Sweat the details. They matter.

Make me believe it!

[Slide 12] This road map is impressive. But can the company execute? Image Credits: Incymo

I love me a good road map, and there’s a really powerful path to success here. However, I’m not sure if I believe it: The company is making some claims around metrics that don’t really matter. Yes, more than 50 customer interviews are important. Yes, having visitors to your blog is impressive. But neither of those are core business metrics that will truly move the needle.

This deck is missing a go-to-market slide, so while I celebrate the company saying it will have 20 to 40 games on its platform by the end of 2023 and scaling to $24 million in annual revenue by the end of 2024, there’s nothing here that makes me think, “Yes, this is a reasonable plan.” There’s no operating plan to show how the company is planning to get from five to 40 games.

On the previous slide, it says “$300k in investment to reach the KPI from a16z and close round A in 2023,” which is missing a whole lot of context. Does that mean that Andreessen Horowitz will invest if the company hits certain KPIs? What are these KPIs? How is the company tracking toward them? And will $300,000 really be enough to get there?

There are simply too many different plans and numbers that don’t seem to crystallize into a coherent narrative. As a potential investor, I would have a lot of questions about the company’s strategy and progress before I’d feel comfortable writing a check.

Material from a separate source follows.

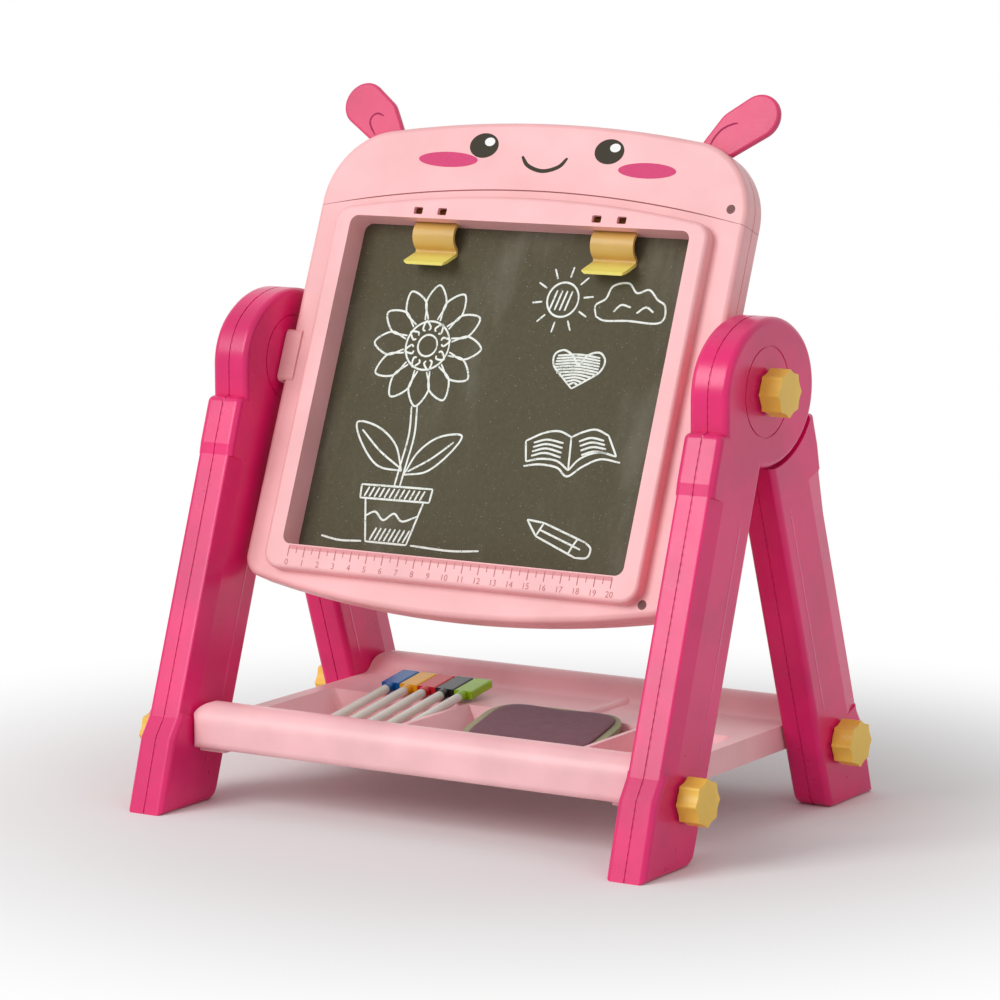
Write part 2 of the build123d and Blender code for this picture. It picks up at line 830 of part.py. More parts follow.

Finally, listing “going public through an IPO” on your slide makes sense in one universe: That should be the goal for every startup in the long run, but a much more likely outcome for an adtech company like this one is that a direct or adjacent market competitor will acquire it as it starts to get the huge amounts of traction it is suggesting it will have by the end of 2024. In short: Ixnay on the exit-ay.